DATA.
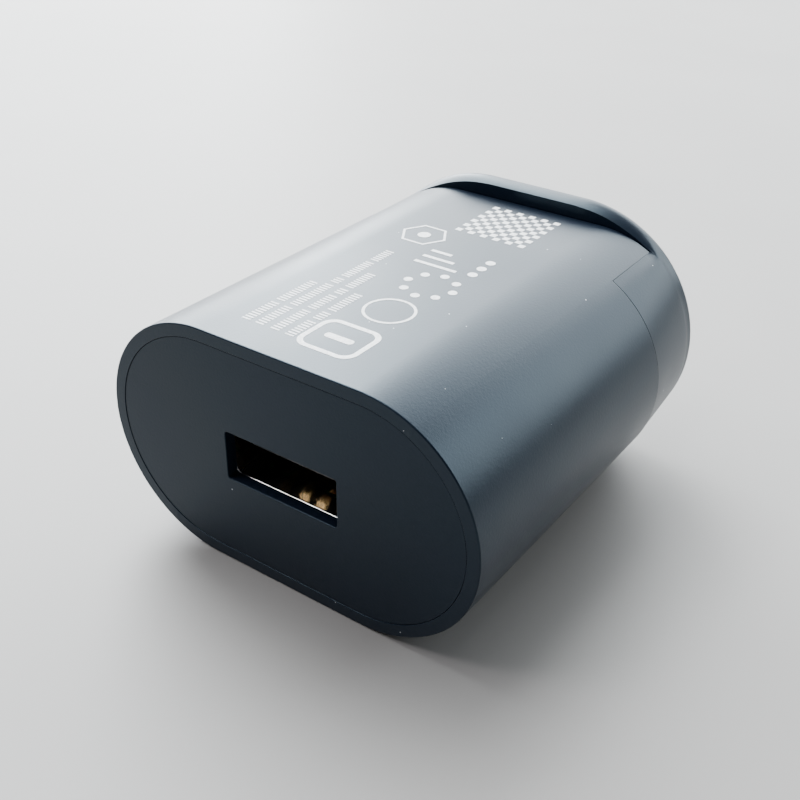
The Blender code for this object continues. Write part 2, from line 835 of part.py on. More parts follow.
def make_output_capacitors():
    """Two upright low-voltage capacitors beside the USB port. Returns their lead holes."""
    radius, height, spacing, y = 3.15 * MM, 11.0 * MM, 2.5 * MM, -37.5 * MM
    base_z = BOARD_TOP_Z + SEAT_GAP
    holes = []
    for label, side in (("left", -1), ("right", 1)):
        centre_x = side * 10.9 * MM
        name = f"output_capacitor_{label}"
        leads = []
        for number, offset in enumerate((-spacing / 2, spacing / 2)):
            x = centre_x + offset
            path = [(x, y, base_z + 0.3 * MM), (x, y, LEAD_END_Z)]
            leads.append(wire(f"{name}_lead_{number}", path, LEAD_RADIUS))
            holes.append((x, y))
        make_capacitor(name, radius, height, frame_at(centre_x, y, base_z), leads)
    return holes


def core_half(name, toward):
    """One E-shaped ferrite half. toward is 1 for the rear half and -1 for the front half."""
    half, back = CORE_WIDTH / 2, CORE_LENGTH / 2
    meet = 0.05 * MM
    window = half - CORE_LEG
    outline = [
        (-half, back),
        (-half, meet),
        (-window, meet),
        (-window, back - CORE_LEG),
        (-CENTRE_LEG / 2, back - CORE_LEG),
        (-CENTRE_LEG / 2, meet),
        (CENTRE_LEG / 2, meet),
        (CENTRE_LEG / 2, back - CORE_LEG),
        (window, back - CORE_LEG),
        (window, meet),
        (half, meet),
        (half, back),
    ]
    centre = TRANSFORMER_CENTRE
    points = [(x, centre.y + toward * y) for x, y in outline]
    low, high = centre.z - CORE_THICKNESS / 2, centre.z + CORE_THICKNESS / 2
    return extrude(name, [points], "Z", low, high, ferrite())


def make_transformer():
    """Bobbin, winding, two core halves and the tape round them. Returns the bobbin's pin holes."""
    centre = TRANSFORMER_CENTRE
    spool_half = 5.1 * MM
    flange_thickness = 0.6 * MM
    tube_outer, tube_wall = (5.6 * MM, 6.6 * MM), 0.6 * MM
    tube_inner = (tube_outer[0] - 2 * tube_wall, tube_outer[1] - 2 * tube_wall)

    def centred(size, radius=0.0):
        return rectangle(*size, radius, centre=(0, centre.z))

    spool_front, spool_rear = centre.y - spool_half, centre.y + spool_half
    bobbin = extrude(
        "transformer_bobbin", [centred(tube_outer)], "Y", spool_front, spool_rear, black_plastic()
    )
    holes = []
    for toward in (-1, 1):
        outside = centre.y + toward * spool_half
        inside = outside - toward * flange_thickness
        flange_low, flange_high = min(inside, outside), max(inside, outside)
        flange_outline = centred((11.6 * MM, 11.2 * MM), 0.5 * MM)
        flange = extrude(f"flange_{toward}", [flange_outline], "Y", flange_low, flange_high)
        foot_y = centre.y + toward * 6.0 * MM
        foot = box(
            f"foot_{toward}",
            (-6.6 * MM, min(foot_y + toward * 1.3 * MM, inside), BOARD_TOP_Z + SEAT_GAP),
            (6.6 * MM, max(foot_y + toward * 1.3 * MM, inside), centre.z - CORE_THICKNESS / 2 - 0.9 * MM),
        )
        pin_places = [(x * MM, foot_y) for x in (-5.4, -1.8, 1.8, 5.4)]
        pins = cylinders(f"bobbin_pins_{toward}", pin_places, LEAD_RADIUS, LEAD_END_Z, BOARD_TOP_Z + 1 * MM)
        join(bobbin, flange, foot, pins)
        holes += pin_places
    core_hole = extrude(
        "core_hole", [centred(tube_inner)], "Y", centre.y - 2 * spool_half, centre.y + 2 * spool_half
    )
    cut(bobbin, core_hole)
    winding_half = spool_half - flange_thickness - SEAT_GAP
    winding = extrude(
        "transformer_winding",
        [
            centred((11.2 * MM, 10.8 * MM), 2.0 * MM),
            centred((tube_outer[0] + 0.2 * MM, tube_outer[1] + 0.2 * MM)),
        ],
        "Y",
        centre.y - winding_half,
        centre.y + winding_half,
        copper(),
    )
    smooth(winding)
    core_half("transformer_core_front", -1)
    core_half("transformer_core_rear", 1)
    tape_gap, tape_wall = 0.08 * MM, 0.12 * MM
    inner = (CORE_WIDTH + 2 * tape_gap, CORE_LENGTH + 2 * tape_gap)
    outer = (inner[0] + 2 * tape_wall, inner[1] + 2 * tape_wall)
    extrude(
        "transformer_tape",
        [rectangle(*outer, centre=(0, centre.y)), rectangle(*inner, centre=(0, centre.y))],
        "Z",
        centre.z - CORE_THICKNESS / 2 + 0.3 * MM,
        centre.z + CORE_THICKNESS / 2 - 0.3 * MM,
        tape(),
    )
    return holes


def make_fuse_resistor():
    """A fusible resistor lying along X by the neutral pin. Returns its lead holes."""
    y, z, radius = -9.2 * MM, -1.7 * MM, 1.4 * MM
    ends = (-14.6 * MM, -9.6 * MM)
    turn = Matrix.Translation(((ends[0] + ends[1]) / 2, y, z)) @ Matrix.Rotation(math.pi / 2, 4, "Y")
    half = (ends[1] - ends[0]) / 2
    profile = [
        (0, half),
        (radius * 0.9, half),
        (radius, half * 0.8),
        (radius * 0.82, half * 0.55),
        (radius * 0.82, -half * 0.55),
        (radius, -half * 0.8),
        (radius * 0.9, -half),
        (0, -half),
    ]
    green = material("resistor_green", (0.1, 0.25, 0.14), 0.5)
    body = turned("fuse_resistor", profile, green, turn, steps=16)
    holes = [(ends[0] - 1.0 * MM, y), (ends[1] + 0.9 * MM, y)]
    lead = wire(
        "fuse_lead",
        [
            (holes[0][0], y, LEAD_END_Z),
            (holes[0][0], y, z - 0.3 * MM),
            (holes[0][0] + 0.3 * MM, y, z),
            (holes[1][0] - 0.3 * MM, y, z),
            (holes[1][0], y, z - 0.3 * MM),
            (holes[1][0], y, LEAD_END_Z),
        ],
        LEAD_RADIUS,
    )
    join(body, lead)
    smooth(body)
    return holes


def make_choke():
    """A drum-core choke between the plug pins. Returns its lead holes."""
    x, y = 0.0, -8.9 * MM
    base_z = BOARD_TOP_Z + SEAT_GAP
    drum, neck, height = 2.3 * MM, 1.2 * MM, 7.0 * MM
    flange = 0.9 * MM
    profile = [
        (0, height),
        (drum, height),
        (drum, height - flange),
        (neck, height - flange),
        (neck, flange),
        (drum, flange),
        (drum, 0),
        (0, 0),
    ]
    core = turned("emi_choke_core", profile, ferrite(), frame_at(x, y, base_z), steps=20)
    holes = [(x - 1.5 * MM, y), (x + 1.5 * MM, y)]
    join(core, cylinders("choke_leads", holes, LEAD_RADIUS, LEAD_END_Z, base_z + 0.5 * MM))
    smooth(core)
    coil_high, coil_low = height - flange - SEAT_GAP, flange + SEAT_GAP
    coil = [
        (neck + SEAT_GAP, coil_high),
        (drum - 0.25 * MM, coil_high),
        (drum - 0.25 * MM, coil_low),
        (neck + SEAT_GAP, coil_low),
    ]
    smooth(turned("emi_choke_winding", coil, copper(), frame_at(x, y, base_z), steps=20, closed=True))
    return holes


def make_film_capacitor():
    """The boxed capacitor across the mains, by the active pin. Returns its lead holes."""
    low = (9.0 * MM, -11.0 * MM, BOARD_TOP_Z + SEAT_GAP)
    high = (15.6 * MM, -7.6 * MM, 3.0 * MM)
    y = (low[1] + high[1]) / 2
    body = bevel(box("film_capacitor", low, high, tape()), 0.3 * MM, 1)
    holes = [(low[0] + 0.9 * MM, y), (high[0] - 0.9 * MM, y)]
    join(body, cylinders("film_leads", holes, LEAD_RADIUS, LEAD_END_Z, low[2] + 0.5 * MM))
    return holes


def make_safety_capacitor():
    """The ceramic disc that bridges the mains side and the USB side. Returns its lead holes."""
    x, y, radius, half = -11.6 * MM, -30.6 * MM, 3.3 * MM, 1.2 * MM
    z = BOARD_TOP_Z + 0.8 * MM + radius
    turn = Matrix.Translation((x, y, z)) @ Matrix.Rotation(math.pi / 2, 4, "X")
    profile = [
        (0, half),
        (radius * 0.8, half * 0.95),
        (radius * 0.97, half * 0.6),
        (radius, 0),
        (radius * 0.97, -half * 0.6),
        (radius * 0.8, -half * 0.95),
        (0, -half),
    ]
    disc = turned("safety_capacitor", profile, ceramic_blue(), turn)
    holes = [(x - 2.2 * MM, y), (x + 2.2 * MM, y)]
    join(disc, cylinders("safety_leads", holes, LEAD_RADIUS, LEAD_END_Z, z - 0.8 * MM))
    smooth(disc)
    return holes


def make_chip(name, x, y, size, legs_each_side):
    """A chip under the board, with its legs along both long sides."""
    width, depth, height = size
    top = BOARD_BOTTOM_Z - SEAT_GAP
    body = box(
        name,
        (x - width / 2, y - depth / 2, top - 0.1 * MM - height),
        (x + width / 2, y + depth / 2, top - 0.1 * MM),
        epoxy(),
    )
    bevel(body, 0.12 * MM, 1)
    pitch = width / legs_each_side
    for side in (-1, 1):
        for number in range(legs_each_side):
            leg_x = x - width / 2 + pitch * (number + 0.5)
            root_y = y + side * (depth / 2 - 0.3 * MM)
            tip_y = y + side * (depth / 2 + 1.0 * MM)
            leg = box(
                f"{name}_leg_{side}_{number}",
                (leg_x - 0.2 * MM, min(root_y, tip_y), top - 0.55 * MM),
                (leg_x + 0.2 * MM, max(root_y, tip_y), top - 0.3 * MM),
            )
            join(body, leg)
    return body


def make_surface_part(name, x, y, size, finish):
    """A small square-ended part soldered under the board."""
    top = BOARD_BOTTOM_Z - SEAT_GAP
    low = (x - size[0] / 2, y - size[1] / 2, top - size[2])
    return box(name, low, (x + size[0] / 2, y + size[1] / 2, top), finish)


def make_board_side_parts():
    """Everything soldered flat under the board, and what carries the heat to the tube."""
    make_chip("controller_chip", -7.0 * MM, -19.0 * MM, (4.9 * MM, 3.9 * MM, 1.45 * MM), 4)
    make_chip("rectifier_chip", 0.0, -35.5 * MM, (4.9 * MM, 3.9 * MM, 1.45 * MM), 4)
    make_chip("bridge_rectifier", 4.0 * MM, -16.5 * MM, (4.7 * MM, 3.9 * MM, 2.3 * MM), 2)
    ceramic = material("surface_ceramic", (0.45, 0.33, 0.2), 0.5)
    resistor = material("surface_resistor", (0.03, 0.03, 0.035), 0.4)
    make_surface_part("sense_resistor", -1.0 * MM, -20.5 * MM, (3.2 * MM, 1.6 * MM, 0.6 * MM), resistor)
    make_surface_part("snubber_resistor", 9.5 * MM, -20.0 * MM, (3.2 * MM, 1.6 * MM, 0.6 * MM), resistor)
    make_surface_part("snubber_capacitor", 9.5 * MM, -16.5 * MM, (3.2 * MM, 1.6 * MM, 1.2 * MM), ceramic)
    make_surface_part("supply_capacitor", -13.0 * MM, -19.0 * MM, (2.0 * MM, 1.25 * MM, 1.0 * MM), ceramic)
    box(
        "thermal_pad",
        (-6.0 * MM, -37.2 * MM, -INNER_RADIUS + SEAT_GAP),
        (6.0 * MM, -33.8 * MM, BOARD_BOTTOM_Z - 1.9 * MM),
        silicone(),
    )
    box(
        "insulation_sheet",
        (-8.0 * MM, -30.0 * MM, -INNER_RADIUS + SEAT_GAP),
        (8.0 * MM, SKIRT_FRONT_Y - 2 * MM, -INNER_RADIUS + SEAT_GAP + 0.25 * MM),
        film(),
    )


def main():
    make_sleeve()
    make_front_panel()
    make_plug_base()
    for label, side in (("active", 1), ("neutral", -1)):
        make_pin(f"pin_{label}", side)
        make_pin_insulator(f"pin_insulator_{label}", side)
        make_pin_lead(f"pin_lead_{label}", side)
    make_usb_shell()
    make_usb_insulator()
    for number, x in enumerate(CONTACT_X, 1):
        make_usb_contact(number, x)
        make_usb_terminal(number, x)
    holes = [(side * PIN_SPACING / 2, -PIN_TAIL - 1.2 * MM) for side in (-1, 1)]
    holes += [(x, TERMINAL_DROP_Y) for x in CONTACT_X]
    holes += make_input_capacitors()
    holes += make_output_capacitors()
    holes += make_transformer()
    holes += make_fuse_resistor()
    holes += make_choke()
    holes += make_film_capacitor()
    holes += make_safety_capacitor()
    make_board(holes)
    make_board_side_parts()


main()
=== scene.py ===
"""The looks of the USB wall charger: smooth housing, USB socket, plug blades, printed marks and materials.

Everything is in metres in the part's own frame: +Z up, +Y into the wall socket, origin in the plug face.
"""

import json
import math

import bmesh
import bpy
from mathutils import Matrix, Vector


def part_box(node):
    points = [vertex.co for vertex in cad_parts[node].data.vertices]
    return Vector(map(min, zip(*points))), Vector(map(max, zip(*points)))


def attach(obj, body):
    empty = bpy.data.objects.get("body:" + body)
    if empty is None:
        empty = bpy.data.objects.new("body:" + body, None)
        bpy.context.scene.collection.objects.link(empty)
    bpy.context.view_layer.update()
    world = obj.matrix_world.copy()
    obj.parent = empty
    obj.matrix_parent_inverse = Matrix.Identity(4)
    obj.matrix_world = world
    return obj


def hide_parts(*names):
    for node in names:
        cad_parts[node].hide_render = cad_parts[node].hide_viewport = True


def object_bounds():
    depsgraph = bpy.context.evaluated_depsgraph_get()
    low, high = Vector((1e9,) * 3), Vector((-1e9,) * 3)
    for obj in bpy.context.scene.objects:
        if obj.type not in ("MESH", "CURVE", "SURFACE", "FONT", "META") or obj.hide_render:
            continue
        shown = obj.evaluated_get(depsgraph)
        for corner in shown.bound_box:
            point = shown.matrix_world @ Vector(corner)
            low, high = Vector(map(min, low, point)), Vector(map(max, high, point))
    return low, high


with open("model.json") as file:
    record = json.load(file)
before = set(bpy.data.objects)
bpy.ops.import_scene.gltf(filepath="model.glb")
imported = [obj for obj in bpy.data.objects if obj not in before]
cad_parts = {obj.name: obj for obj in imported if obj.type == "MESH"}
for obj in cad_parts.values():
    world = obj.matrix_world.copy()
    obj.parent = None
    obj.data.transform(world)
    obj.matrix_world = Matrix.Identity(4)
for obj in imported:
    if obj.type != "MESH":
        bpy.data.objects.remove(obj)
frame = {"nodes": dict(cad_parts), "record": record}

CAD_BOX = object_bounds()
MM = 0.001
BODY = "charger"

# ---------------------------------------------------------------- sizes taken from the part

TUBE_LOW, TUBE_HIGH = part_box("housing_sleeve")
PANEL_LOW, PANEL_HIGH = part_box("front_panel")
BASE_LOW, BASE_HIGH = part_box("plug_base")
SHELL_LOW, SHELL_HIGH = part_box("usb_shell")
TONGUE_LOW, TONGUE_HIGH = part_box("usb_insulator")

TUBE_RADIUS = TUBE_HIGH.z
TUBE_STRAIGHT = TUBE_HIGH.x - TUBE_RADIUS
PANEL_RADIUS = PANEL_HIGH.z
RIM_RADIUS = BASE_HIGH.z
EAR_FRONT_Y = BASE_LOW.y
FACE_Y = BASE_HIGH.y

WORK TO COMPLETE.
Print exactly the lines from the line with "holes += make_output_capacitors()" to the line with "point = shown.matrix_world", both included, and nothing else.

REPLY.
    holes += make_output_capacitors()
    holes += make_transformer()
    holes += make_fuse_resistor()
    holes += make_choke()
    holes += make_film_capacitor()
    holes += make_safety_capacitor()
    make_board(holes)
    make_board_side_parts()


main()
=== scene.py ===
"""The looks of the USB wall charger: smooth housing, USB socket, plug blades, printed marks and materials.

Everything is in metres in the part's own frame: +Z up, +Y into the wall socket, origin in the plug face.
"""

import json
import math

import bmesh
import bpy
from mathutils import Matrix, Vector


def part_box(node):
    points = [vertex.co for vertex in cad_parts[node].data.vertices]
    return Vector(map(min, zip(*points))), Vector(map(max, zip(*points)))


def attach(obj, body):
    empty = bpy.data.objects.get("body:" + body)
    if empty is None:
        empty = bpy.data.objects.new("body:" + body, None)
        bpy.context.scene.collection.objects.link(empty)
    bpy.context.view_layer.update()
    world = obj.matrix_world.copy()
    obj.parent = empty
    obj.matrix_parent_inverse = Matrix.Identity(4)
    obj.matrix_world = world
    return obj


def hide_parts(*names):
    for node in names:
        cad_parts[node].hide_render = cad_parts[node].hide_viewport = True


def object_bounds():
    depsgraph = bpy.context.evaluated_depsgraph_get()
    low, high = Vector((1e9,) * 3), Vector((-1e9,) * 3)
    for obj in bpy.context.scene.objects:
        if obj.type not in ("MESH", "CURVE", "SURFACE", "FONT", "META") or obj.hide_render:
            continue
        shown = obj.evaluated_get(depsgraph)
        for corner in shown.bound_box:
            point = shown.matrix_world @ Vector(corner)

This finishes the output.